Pépin tired of the adventure during Stage 5, paid his two domestiques a sum equal to the prize on offer to the overall winner and told them they could now do whatever they wanted. Gauban decided to carry on and did a superb job; getting to within 36' of the race leader before abandoning in Stage 11. Dargassies decided to go with Pépin; the fact that he never entered the Tour again is a probable sign that, at 35, he too was finding the rigours of the race too great, and thus ended one of the most unusual careers in the history of professional cycling.

After his career as a cyclist, Dargassies opened a grocery shop and then a bike shop, both in Grisolles. He lived there until 1965, when he died at the age of 93, and is buried in the town cemetery under his original name.

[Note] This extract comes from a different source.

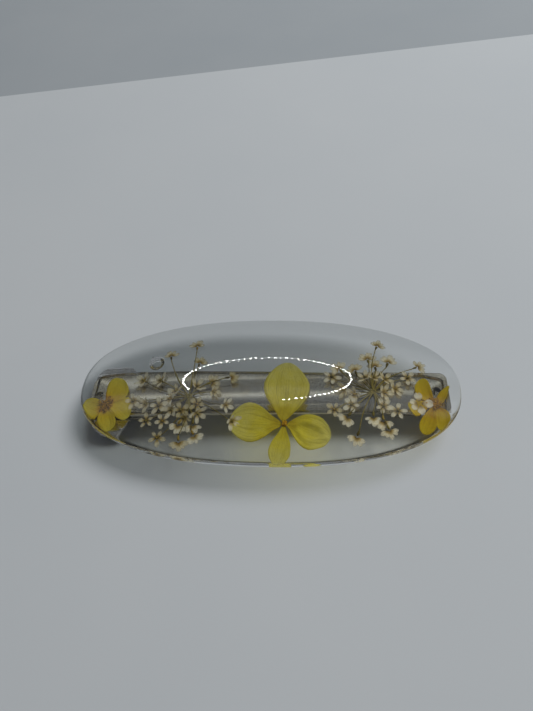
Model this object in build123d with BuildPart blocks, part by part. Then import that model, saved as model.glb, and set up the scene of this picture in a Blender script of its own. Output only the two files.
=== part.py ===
"""Hair barrette: a clear oval resin casting with pressed flowers, glued on a steel French clip.

Millimetres. X runs along the barrette from the latch (-X) to the hinge (+X), Y across it, Z up.
The origin is under the middle of the casting, on the surface that the closed clip lies on.
"""

import math
import os

from build123d import *

# ---- Casting ----
CAST_LENGTH = 85.0
CAST_WIDTH = 37.8
OUTLINE_POWER = 2.3  # 2 is an ellipse; more is fuller at the shoulders
OUTLINE_POINTS = 32
CAST_BACK_Z = 5.2
CAST_TOP_Z = 11.0
CROWN_ALONG = 240.0  # radius of the dome along X
CROWN_ACROSS = 50.0  # radius of the dome along Y
RIM_ROUND = 1.1
BACK_ROUND = 0.5
DOME_SWING = 14.0  # degrees of the dome's torus either side of the middle, past both ends
DOME_HALF = 22.0  # half width and depth of the profile that is swung, past the casting's sides
DOME_DEPTH = 40.0
POUR_Z = 6.6  # the second pour starts here, on top of the flowers

# ---- Pressed flowers, in three layers under the second pour ----
LEAF = 0.25  # thickness of a pressed petal
PETAL_TOP_Z = POUR_Z - 2 * LEAF
RAY_TOP_Z = POUR_Z - LEAF
FLORET_TOP_Z = POUR_Z
RAY_WIDTH = 0.32
HUB_RADIUS = 0.6
FLORET_RADIUS = 1.9
LOBE_RADIUS = 0.76
LOBES = 5

# Hydrangea: (name, bearing in degrees, length, width), measured from the eye.
HYDRANGEA_EYE = (5.0, -9.5)
HYDRANGEA_EYE_RADIUS = 0.75
HYDRANGEA_PETALS = [
    ("far", 90.0, 14.8, 10.0),
    ("left", 183.0, 11.7, 8.7),
    ("near", 264.0, 8.5, 4.6),
    ("right", 346.0, 10.0, 7.9),
]

# Small five-petalled blossoms: petals as (x, y, length, width, bearing of the long axis).
LEFT_BLOSSOM_HEART = (-35.5, -5.1)
LEFT_BLOSSOM_PETALS = [
    (-33.3, -1.3, 5.6, 4.8, 70.0),
    (-31.3, -6.3, 5.4, 4.4, 95.0),
    (-34.3, -9.2, 4.5, 4.2, -80.0),
    (-38.5, -6.1, 4.8, 3.2, -58.0),
]
RIGHT_BLOSSOM_HEART = (36.3, -4.1)
RIGHT_BLOSSOM_PETALS = [
    (34.2, -0.7, 4.8, 3.4, 108.0),
    (38.1, -1.5, 4.6, 1.5, 50.0),
    (37.7, -7.4, 4.2, 3.2, -70.0),
    (34.6, -8.9, 4.1, 3.3, -110.0),
    (32.6, -5.4, 3.8, 2.8, 190.0),
]
HEART_RADIUS = 1.8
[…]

Jostein Wilmann, born on this day in 1953, finished in 14th place at the 1980 Tour de France - at the time of writing, this is the best General Classification result for any Norwegian rider in the history of the race.

Lewis Wyld, whom many sources claim preferred to be know as Lew but - say his descendents - actually preferred his middle name Arthur, was born in Tibshelf, Great Britain, on this day in 1905. Together with his brothers Frederick (known as Harry) and Percy (who seems to have been happy with the name his parents gave him) and George Southall, they set a new Team Pursuit record at the 1928 Olympics - which was then broken by another team the next day. (Some sources say that the fourth member of the team was Southall's older and more famous brother Frank, who won a silver in the Inidividual Road Race that same year; official Olympic records show that it was in fact George.)

Other cyclists born on this day: Julio César Aguirre (Colombia, 1969); Sébastien Rosseler (Belgium, 1981); Jostein Wilmann (Norway, 1953); Peter Hirzel (Switzerland, 1939); Uwe Unterwalder (East Germany, 1950); Manuel Guevara (Venezuela, 1969); Henk Nieuwkamp (Netherlands, 1942); Josef Helbling (Switzerland, 1935); Georges Honein (Lebanon, 1963).